Work to be completed
Repeat the whole listing exactly as written.

[START Data]

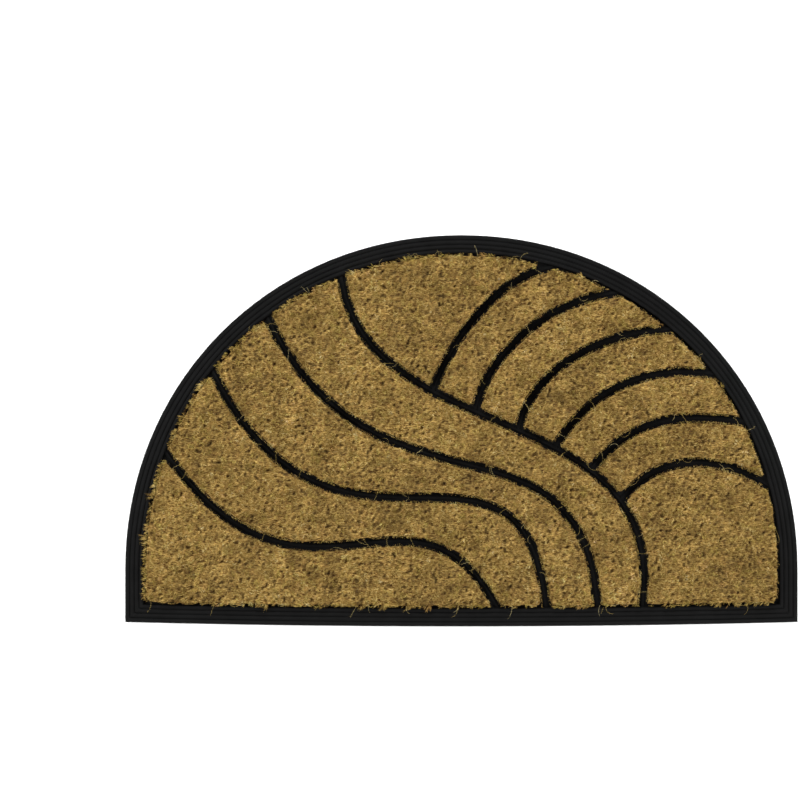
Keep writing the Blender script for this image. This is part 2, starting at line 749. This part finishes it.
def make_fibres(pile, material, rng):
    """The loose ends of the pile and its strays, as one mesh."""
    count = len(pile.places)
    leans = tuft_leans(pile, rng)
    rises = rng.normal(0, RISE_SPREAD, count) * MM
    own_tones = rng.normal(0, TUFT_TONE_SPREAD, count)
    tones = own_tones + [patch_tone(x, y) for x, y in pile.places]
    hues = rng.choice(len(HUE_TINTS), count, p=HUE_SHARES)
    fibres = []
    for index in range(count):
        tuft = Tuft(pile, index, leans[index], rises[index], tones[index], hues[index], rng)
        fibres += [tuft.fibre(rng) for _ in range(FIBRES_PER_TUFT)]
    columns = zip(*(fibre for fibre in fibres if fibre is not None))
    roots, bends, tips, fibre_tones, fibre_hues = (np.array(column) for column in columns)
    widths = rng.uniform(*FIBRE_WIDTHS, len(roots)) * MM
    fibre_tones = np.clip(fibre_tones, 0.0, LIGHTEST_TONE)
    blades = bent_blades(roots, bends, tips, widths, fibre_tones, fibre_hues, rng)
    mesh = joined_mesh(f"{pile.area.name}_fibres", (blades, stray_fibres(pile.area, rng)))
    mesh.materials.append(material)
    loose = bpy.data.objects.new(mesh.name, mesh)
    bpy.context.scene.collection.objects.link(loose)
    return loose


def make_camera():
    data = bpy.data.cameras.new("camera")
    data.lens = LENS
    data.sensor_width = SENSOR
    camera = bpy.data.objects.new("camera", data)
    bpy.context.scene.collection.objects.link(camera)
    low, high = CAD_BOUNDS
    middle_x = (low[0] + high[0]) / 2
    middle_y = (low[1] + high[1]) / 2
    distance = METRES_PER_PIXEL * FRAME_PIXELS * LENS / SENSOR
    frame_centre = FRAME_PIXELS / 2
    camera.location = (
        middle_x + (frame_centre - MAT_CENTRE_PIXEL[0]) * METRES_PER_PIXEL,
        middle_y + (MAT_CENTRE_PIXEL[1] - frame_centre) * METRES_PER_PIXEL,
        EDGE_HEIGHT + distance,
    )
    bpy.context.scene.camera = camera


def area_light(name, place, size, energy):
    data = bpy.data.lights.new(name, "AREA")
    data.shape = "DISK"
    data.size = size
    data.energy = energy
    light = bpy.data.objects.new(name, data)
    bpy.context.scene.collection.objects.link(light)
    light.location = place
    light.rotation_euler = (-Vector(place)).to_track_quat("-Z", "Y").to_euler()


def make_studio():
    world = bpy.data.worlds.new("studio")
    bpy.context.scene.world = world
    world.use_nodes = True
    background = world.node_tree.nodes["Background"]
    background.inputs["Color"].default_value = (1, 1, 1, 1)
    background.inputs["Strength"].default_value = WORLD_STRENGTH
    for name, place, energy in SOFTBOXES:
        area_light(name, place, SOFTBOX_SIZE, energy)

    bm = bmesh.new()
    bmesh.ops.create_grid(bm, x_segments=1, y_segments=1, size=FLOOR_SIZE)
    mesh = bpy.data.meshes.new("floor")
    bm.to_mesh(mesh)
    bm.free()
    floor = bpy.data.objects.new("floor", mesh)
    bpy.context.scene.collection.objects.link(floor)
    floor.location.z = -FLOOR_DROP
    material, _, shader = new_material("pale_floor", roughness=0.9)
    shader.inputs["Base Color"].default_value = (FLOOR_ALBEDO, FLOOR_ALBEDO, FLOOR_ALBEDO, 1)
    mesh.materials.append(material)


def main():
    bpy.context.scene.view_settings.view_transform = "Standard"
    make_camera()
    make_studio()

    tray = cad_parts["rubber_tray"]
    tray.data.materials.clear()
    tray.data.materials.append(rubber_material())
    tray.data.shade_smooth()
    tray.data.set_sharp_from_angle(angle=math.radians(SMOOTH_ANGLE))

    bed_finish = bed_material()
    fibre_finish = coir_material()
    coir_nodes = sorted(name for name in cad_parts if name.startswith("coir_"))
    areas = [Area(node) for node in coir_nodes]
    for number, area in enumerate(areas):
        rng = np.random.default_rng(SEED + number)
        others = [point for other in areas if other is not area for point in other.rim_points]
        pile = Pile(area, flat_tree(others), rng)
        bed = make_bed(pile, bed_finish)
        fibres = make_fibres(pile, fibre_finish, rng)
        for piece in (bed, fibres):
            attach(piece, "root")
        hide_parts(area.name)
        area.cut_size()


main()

[END Data]

Answer to the exercise
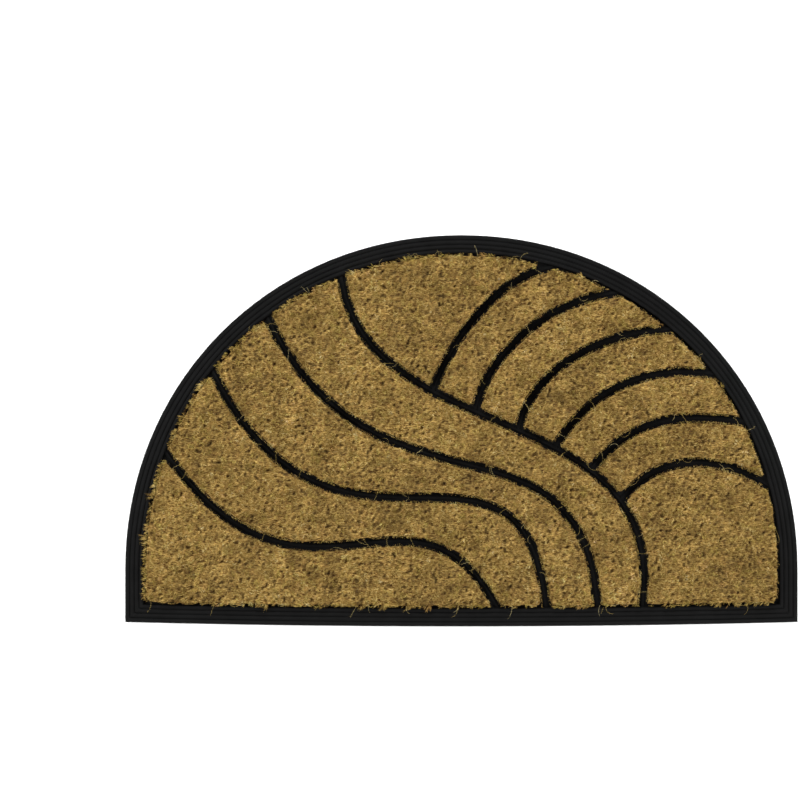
Keep writing the Blender script for this image. This is part 2, starting at line 749. This part finishes it.
def make_fibres(pile, material, rng):
    """The loose ends of the pile and its strays, as one mesh."""
    count = len(pile.places)
    leans = tuft_leans(pile, rng)
    rises = rng.normal(0, RISE_SPREAD, count) * MM
    own_tones = rng.normal(0, TUFT_TONE_SPREAD, count)
    tones = own_tones + [patch_tone(x, y) for x, y in pile.places]
    hues = rng.choice(len(HUE_TINTS), count, p=HUE_SHARES)
    fibres = []
    for index in range(count):
        tuft = Tuft(pile, index, leans[index], rises[index], tones[index], hues[index], rng)
        fibres += [tuft.fibre(rng) for _ in range(FIBRES_PER_TUFT)]
    columns = zip(*(fibre for fibre in fibres if fibre is not None))
    roots, bends, tips, fibre_tones, fibre_hues = (np.array(column) for column in columns)
    widths = rng.uniform(*FIBRE_WIDTHS, len(roots)) * MM
    fibre_tones = np.clip(fibre_tones, 0.0, LIGHTEST_TONE)
    blades = bent_blades(roots, bends, tips, widths, fibre_tones, fibre_hues, rng)
    mesh = joined_mesh(f"{pile.area.name}_fibres", (blades, stray_fibres(pile.area, rng)))
    mesh.materials.append(material)
    loose = bpy.data.objects.new(mesh.name, mesh)
    bpy.context.scene.collection.objects.link(loose)
    return loose


def make_camera():
    data = bpy.data.cameras.new("camera")
    data.lens = LENS
    data.sensor_width = SENSOR
    camera = bpy.data.objects.new("camera", data)
    bpy.context.scene.collection.objects.link(camera)
    low, high = CAD_BOUNDS
    middle_x = (low[0] + high[0]) / 2
    middle_y = (low[1] + high[1]) / 2
    distance = METRES_PER_PIXEL * FRAME_PIXELS * LENS / SENSOR
    frame_centre = FRAME_PIXELS / 2
    camera.location = (
        middle_x + (frame_centre - MAT_CENTRE_PIXEL[0]) * METRES_PER_PIXEL,
        middle_y + (MAT_CENTRE_PIXEL[1] - frame_centre) * METRES_PER_PIXEL,
        EDGE_HEIGHT + distance,
    )
    bpy.context.scene.camera = camera


def area_light(name, place, size, energy):
    data = bpy.data.lights.new(name, "AREA")
    data.shape = "DISK"
    data.size = size
    data.energy = energy
    light = bpy.data.objects.new(name, data)
    bpy.context.scene.collection.objects.link(light)
    light.location = place
    light.rotation_euler = (-Vector(place)).to_track_quat("-Z", "Y").to_euler()


def make_studio():
    world = bpy.data.worlds.new("studio")
    bpy.context.scene.world = world
    world.use_nodes = True
    background = world.node_tree.nodes["Background"]
    background.inputs["Color"].default_value = (1, 1, 1, 1)
    background.inputs["Strength"].default_value = WORLD_STRENGTH
    for name, place, energy in SOFTBOXES:
        area_light(name, place, SOFTBOX_SIZE, energy)

    bm = bmesh.new()
    bmesh.ops.create_grid(bm, x_segments=1, y_segments=1, size=FLOOR_SIZE)
    mesh = bpy.data.meshes.new("floor")
    bm.to_mesh(mesh)
    bm.free()
    floor = bpy.data.objects.new("floor", mesh)
    bpy.context.scene.collection.objects.link(floor)
    floor.location.z = -FLOOR_DROP
    material, _, shader = new_material("pale_floor", roughness=0.9)
    shader.inputs["Base Color"].default_value = (FLOOR_ALBEDO, FLOOR_ALBEDO, FLOOR_ALBEDO, 1)
    mesh.materials.append(material)


def main():
    bpy.context.scene.view_settings.view_transform = "Standard"
    make_camera()
    make_studio()

    tray = cad_parts["rubber_tray"]
    tray.data.materials.clear()
    tray.data.materials.append(rubber_material())
    tray.data.shade_smooth()
    tray.data.set_sharp_from_angle(angle=math.radians(SMOOTH_ANGLE))

    bed_finish = bed_material()
    fibre_finish = coir_material()
    coir_nodes = sorted(name for name in cad_parts if name.startswith("coir_"))
    areas = [Area(node) for node in coir_nodes]
    for number, area in enumerate(areas):
        rng = np.random.default_rng(SEED + number)
        others = [point for other in areas if other is not area for point in other.rim_points]
        pile = Pile(area, flat_tree(others), rng)
        bed = make_bed(pile, bed_finish)
        fibres = make_fibres(pile, fibre_finish, rng)
        for piece in (bed, fibres):
            attach(piece, "root")
        hide_parts(area.name)
        area.cut_size()


main()